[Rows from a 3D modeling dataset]
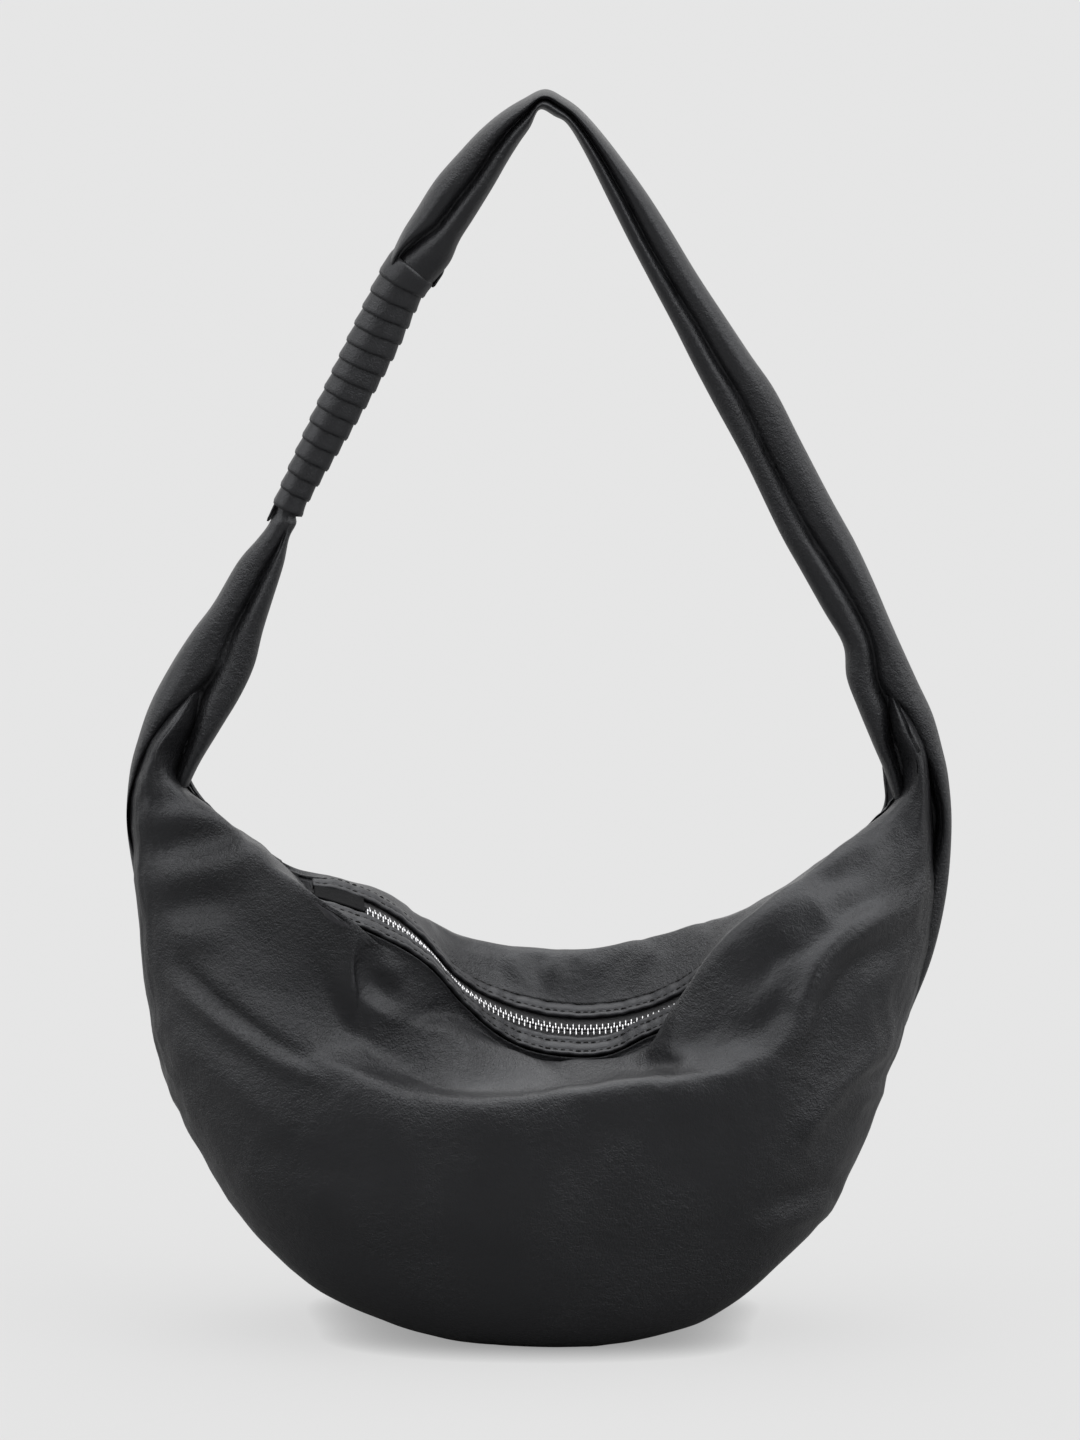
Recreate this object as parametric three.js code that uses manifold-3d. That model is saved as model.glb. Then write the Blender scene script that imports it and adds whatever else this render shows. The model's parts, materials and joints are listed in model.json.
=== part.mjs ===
// A slouchy crescent hobo bag in black leather: two curved panels, a zip set in a facing along the
// dipped top, a lining with a slip pocket, and one folded leather strap with a laced grip.
// Millimetres, +Z up, +Y towards the back panel. The pieces are laid out from the seam plane, and
// the whole bag is then centred over the origin, which is on the floor.

import * as THREE from 'three';
import Module from 'manifold-3d';
import { mergeVertices } from 'three/addons/utils/BufferGeometryUtils.js';

// ---------------------------------------------------------------- driving dimensions

const LEATHER = 2.0; // panel leather with its backing
const STRAP_LEATHER = 1.6;
const LINING = 0.8;
const LAYER_GAP = 0.5; // between leather, lining and pocket
const SEAM_GAP = 0.4; // half the gap between the two panels along the seam
const HORN_TOP = 236; // where the panels end and the strap begins

const ZIP_TILT = THREE.MathUtils.degToRad(28.5); // lean of the zip band, back edge up
const ZIP_LOW = [18, 5, 126]; // lowest point of the chain
const ZIP_RADIUS = 69.3; // of the arc that the slider runs along
const ZIP_HALF_ARC = THREE.MathUtils.degToRad(60);
const ZIP_TAIL_RADIUS = 80; // the left end curves back the other way
const ZIP_TAIL_END = THREE.MathUtils.degToRad(27); // slope left at the tail's far end
const TOOTH_PITCH = 2.5;
const TOOTH_TIP = 0.8; // from the middle of the chain
const TOOTH_ROOT = 2.8;
const CHAIN_HALF_THICKNESS = 1.3;
const BEAD_EDGE = 3.4;
const TAPE_EDGE = 13;
const TAPE_HALF_THICKNESS = 0.4;
const FACING_INNER = 6.8; // from the middle of the chain to the leather edge
const FACING_OUTER = 17.6;
const FACING_LEATHER = 1.6;
const RIM_OFFSET = 19.2; // where the panel starts, clear of the facing

const SLIDER_LENGTH = 11;
const SLIDER_HALF_WIDTH = 4.75;
const SLIDER_PLATE = 1.2;
const SLIDER_INSIDE = 1.8; // from the chain's middle to the inside of each plate
const SLIDER_REST = THREE.MathUtils.degToRad(53); // place on the arc when the bag is shut
const PULLER_LENGTH = 22;
const PULLER_HALF_WIDTH = 3.5;
const PULLER_THICKNESS = 1.4;
const PULLER_PIVOT = 4.5; // height of the pivot above the chain's middle
const PULLER_TILT = THREE.MathUtils.degToRad(5); // clears the rising chain
const STOP_LENGTH = 2;
const STOP_INNER = 0.6; // each top stop's reach across the chain
const STOP_OUTER = 3.3;
const END_TAB_LENGTH = 7; // the leather tabs across the tape's ends
const END_TAB_HALF_WIDTH = 4;
const END_TAB_GAP = 0.5;

const FOLD_AXIS_Z = 270; // the strap folds about an X axis at this height
const STRAP_END_Z = FOLD_AXIS_Z - 13;
const ROOT_TOP_Z = FOLD_AXIS_Z - 15.8;
const ROOT_BOTTOM_Z = HORN_TOP + 0.6;
const SLIT_HALF_ANGLE = 0.12; // half the opening where the strap's folded edges meet

const WRAP_LACE = 1.6; // thickness of the grip's leather lace
const WRAP_PITCH = 7.6;
const WRAP_TURNS = 15;
const WRAP_BAND = 7.2; // width of the lace along the strap

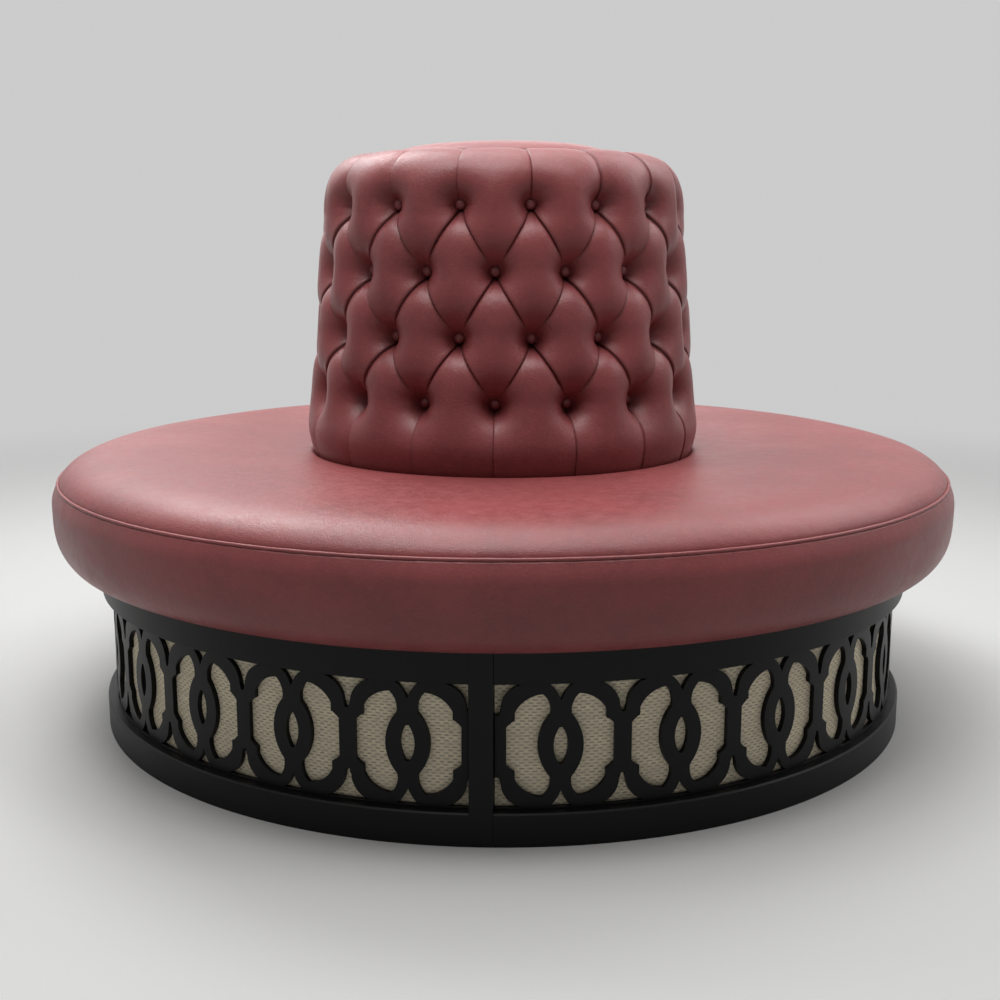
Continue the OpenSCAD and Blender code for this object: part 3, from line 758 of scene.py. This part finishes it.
class BENCH_OT_cap(bpy.types.Operator):
    """Domed leather cap on top of the back, over its pad"""

    bl_idname = "bench.cap"
    bl_label = "Cap"

    def execute(self, context):
        look = context.scene.bench_look
        radius, edge, top, skirt, board = 194.0, 984.0, 1008.0, 968.5, 974.6
        share = np.sin(np.linspace(0.0, pi / 2, 40)[1:]) ** 0.85
        share = np.concatenate([[0.0012, 0.004], share])
        dome = np.stack(
            [radius * share, edge + (top - edge) * np.sqrt(1.0 - share**3)], axis=1
        )[::-1]
        wall = np.stack([np.full(6, radius), np.linspace(skirt + 4.0, edge - 2.0, 6)], axis=1)
        under = [(reach, board) for reach in (0.3, 60.0, 120.0, 184.0)]
        hem = [(189.0, 974.4), (192.2, 974.0), (192.2, skirt), (193.4, skirt - 0.6)]
        profile = np.concatenate([under, hem, [(radius, skirt + 1.0)], wall, dome])
        angles = np.linspace(0.0, tau, 256, endpoint=False)
        out = (profile[:, 1] > edge - 1.0) * np.clip(profile[:, 0] / radius, 0.0, 1.0)
        sway = 0.5 * np.sin(3.0 * angles + 0.7) + 0.35 * np.sin(7.0 * angles + 2.1)
        near = np.exp(-(((profile[:, 0] - radius) / 16.0) ** 2)) * (profile[:, 1] > edge - 4.0)
        pucker = np.sin(64.0 * angles) * 0.16
        lift = out[:, None] * 0.5 * sway[None, :] + near[:, None] * pucker[None, :]
        shift = np.stack([0.0 * lift, lift], axis=-1)
        piece = turned("cap_dome", around(profile, angles, shift))
        cap_leather = finish_of("leather_cap", leather_recipe(look, shade_creases=False))
        dress(piece, cap_leather, "leather", "cap_cover", "cap_pad")
        return {"FINISHED"}


# Seat


def crown(seat, count):
    """Top of the seat from the seam inward to the back, as (radius, height)."""
    rim = seat.seam + seat.piping / 2 - SEAM_BITE
    flatness, roundness, sink = 5.4, 0.7, 6.0
    turn = np.linspace(0.0, pi / 2, count)
    share = np.cos(turn)
    outer = np.stack(
        [
            seat.crest_radius + share * (seat.seam_radius - seat.crest_radius),
            rim + (seat.crest - rim) * np.maximum(0.0, 1.0 - share**flatness) ** roundness,
        ],
        axis=1,
    )
    share = 1.0 - (1.0 - np.linspace(0.0, 1.0, count)[1:]) ** 1.6
    inner = np.stack(
        [
            seat.crest_radius - share * (seat.crest_radius - seat.inner),
            seat.crest - seat.fall * share**1.6 - sink * ease(share, 0.95, 1.0) ** 2,
        ],
        axis=1,
    )
    return np.concatenate([outer, inner])


def side(seat, count):
    """Side of the seat from its hem under the edge up to the seam, as (radius, height)."""
    base, inner, hem = 289.0, 700.5, 728.0
    roll, under = 0.9, 0.6
    start = seat.seam_radius + 4.5
    turn = np.linspace(pi / 2, 0.0, count)
    lower = np.stack(
        [
            hem + (seat.radius - hem) * np.cos(turn) ** roll,
            seat.widest - (seat.widest - base) * np.sin(turn) ** under,
        ],
        axis=1,
    )
    top = seat.seam - seat.piping / 2 + SEAM_BITE
    share = np.linspace(1.0, 0.0, count // 2)[1:]
    upper = np.stack(
        [
            start + (seat.radius - start) * np.sin(share * pi / 2),
            top - (top - seat.widest) * share,
        ],
        axis=1,
    )
    return np.concatenate([[(inner, base)], lower, upper])


def inset(profile, depth):
    """A profile moved inward by a depth."""
    return profile - depth * normals_of(profile)


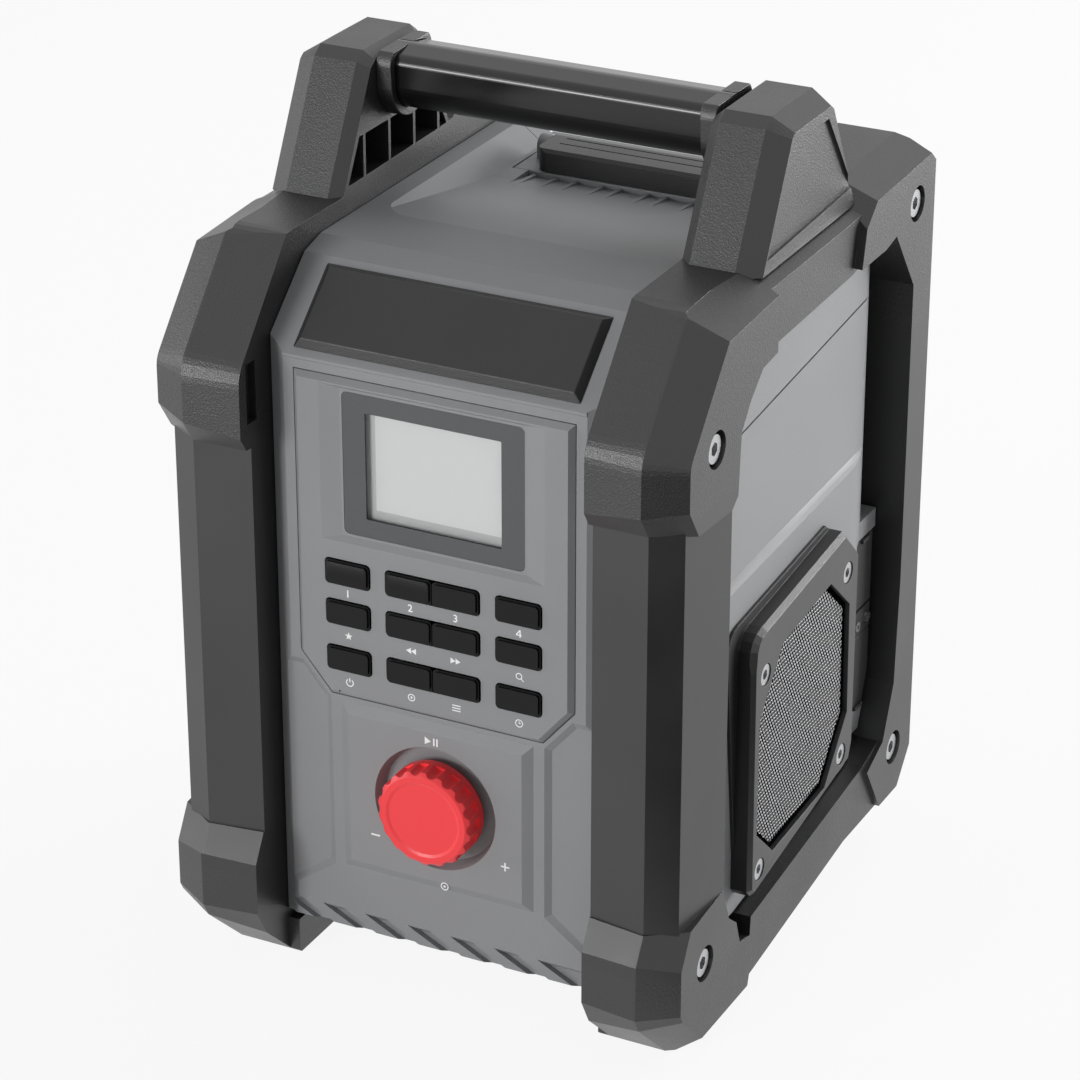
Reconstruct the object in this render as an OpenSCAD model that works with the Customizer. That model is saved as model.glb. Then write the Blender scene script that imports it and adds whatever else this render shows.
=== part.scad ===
// Jobsite radio with bumper side frames, carry handle, screen, twelve keys, push knob,
// stereo speakers, socket flaps and a latched rear battery door.
// Millimetres. X to the viewer's right, Y into the radio, Z up. The radio stands on Z = 0.

/* [Overall size] */
// width over the two side frames
overall_w = 192; // [188:1:198]
// depth from the front bumper faces to the rear bumper faces
overall_d = 208; // [206:1:212]
// how far the handle posts rise above the housing top
post_rise = 51; // [47:1:59]
// width of the housing between the side frames
core_w = 124; // [122:0.5:125]
// height of the housing top
core_top_z = 257; // [256:0.5:259]

/* [Side frames] */
// how far the frame top rail stands above the housing top
rail_rise = 7; // [6:0.5:9]
// how far each rail sits back from the bumper side face
rail_inset = 3; // [2:0.5:4]
// width of the flat front face before the outer bevel starts
face_w = 20.5; // [18:0.5:22]
// angle of the outer bevel
bevel_angle = 26.4; // [22:0.2:30]
// angle by which the front faces turn in towards the housing
toe_angle = 5.5; // [3:0.5:7]
// how far the corner posts sit back from the bumpers
post_back = 5.8; // [5:0.2:6.5]
// thickness of each rib in the handle post pocket
rib_t = 1.6; // [1.2:0.2:2.4]

/* [Handle] */
// radius of the round underside of the grip
grip_r = 11; // [10:0.5:11.5]
// width of the collar at each end of the grip
collar_w = 5.6; // [4:0.2:7]
// wall thickness of the collar
collar_wall = 3; // [2:0.2:3.2]

/* [Control panel] */
// width of the control panel
panel_w = 102; // [100:0.5:104]
// width of the screen window
window_w = 49.7; // [46:0.1:52]
// height of the screen window
window_h = 37.7; // [35:0.1:39]
// width of the screen lens
lens_w = 66.2; // [64:0.1:68]
// height of the screen lens
lens_h = 50.4; // [48:0.1:52]
// width of one side key
key_w = 16.5; // [15.5:0.1:17]
// height of every key
key_h = 8.8; // [8:0.1:9.6]
// clearance around each key
key_gap = 0.35; // [0.3:0.05:0.5]
// how far a key travels when pressed
key_travel = 0.8; // [0.5:0.1:0.9]
// how far a key stands out of the panel
key_out = 1.4; // [1.2:0.1:2]

/* [Knob] */
// radius of the knob
knob_r = 17.5; // [16.5:0.1:18]
// number of finger flutes on the knob
flutes = 18; // [14:1:22]
// radius of the dish around the knob
dish_r = 22.8; // [22:0.1:24]
// length of the knob
knob_len = 11; // [10.4:0.1:11.4]

/* [Speakers] */
// how far each speaker frame stands out of the housing side
speaker_out = 7.5; // [6.5:0.1:7.9]
// radius of the speaker cone opening
cone_r = 29; // [26:0.5:30]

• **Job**
Return, please, the lines of the data from the first through the line containing "on the floor.", both kept, exactly as they stand and nothing more.

• **Solution for this problem**
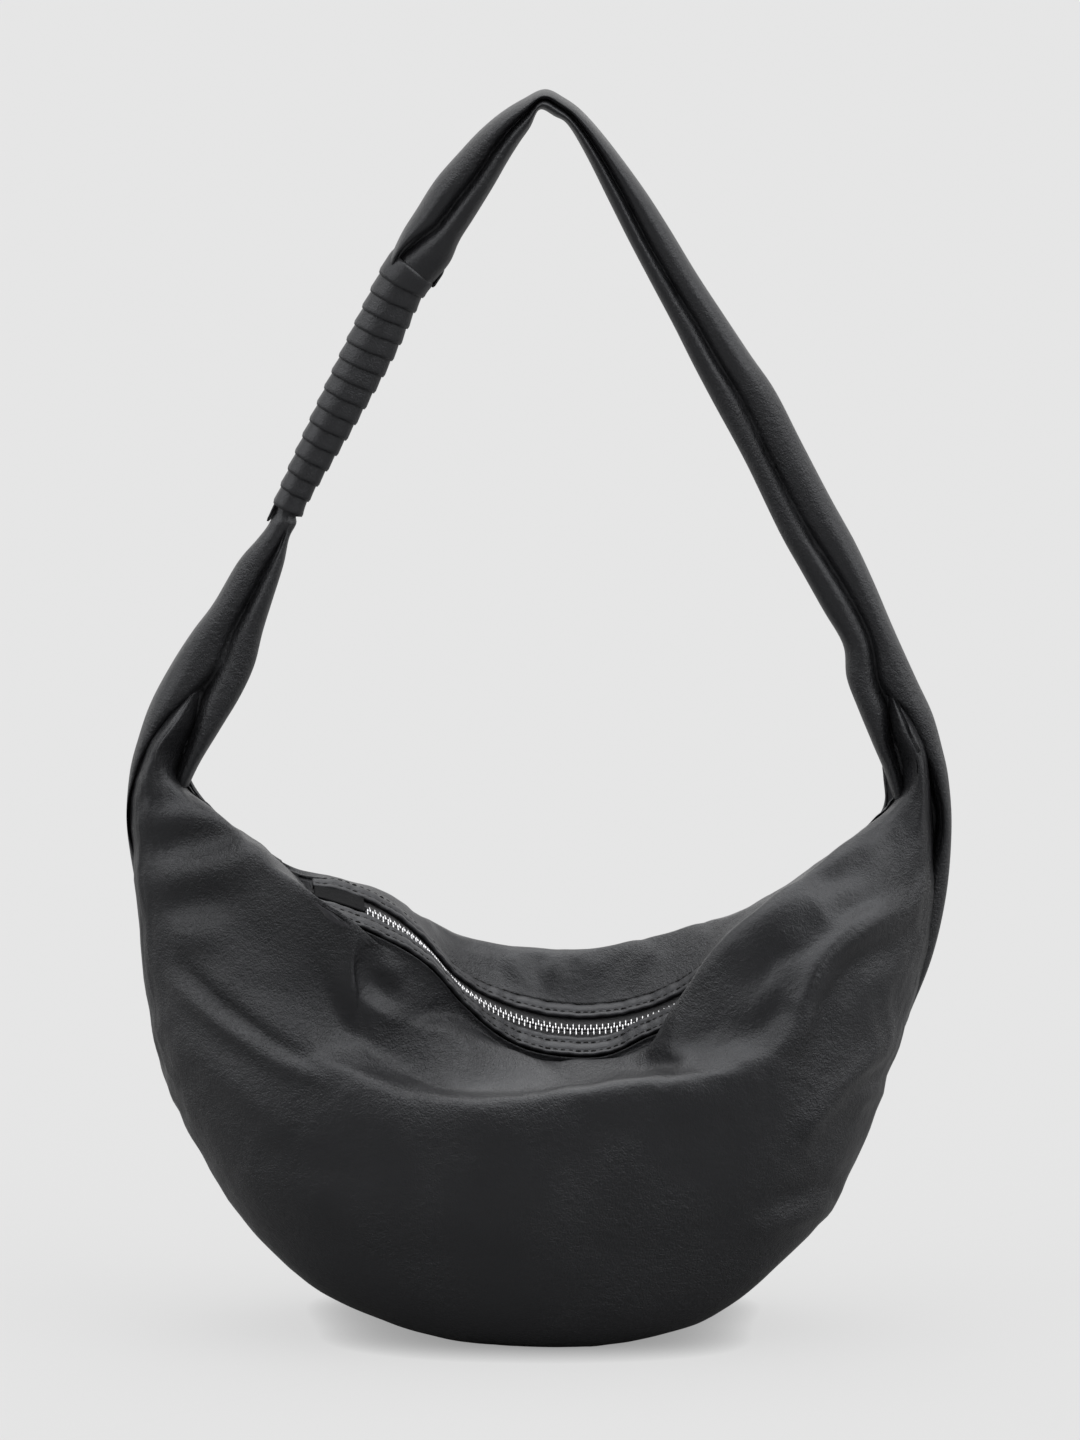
Recreate this object as parametric three.js code that uses manifold-3d. That model is saved as model.glb. Then write the Blender scene script that imports it and adds whatever else this render shows. The model's parts, materials and joints are listed in model.json.
=== part.mjs ===
// A slouchy crescent hobo bag in black leather: two curved panels, a zip set in a facing along the
// dipped top, a lining with a slip pocket, and one folded leather strap with a laced grip.
// Millimetres, +Z up, +Y towards the back panel. The pieces are laid out from the seam plane, and
// the whole bag is then centred over the origin, which is on the floor.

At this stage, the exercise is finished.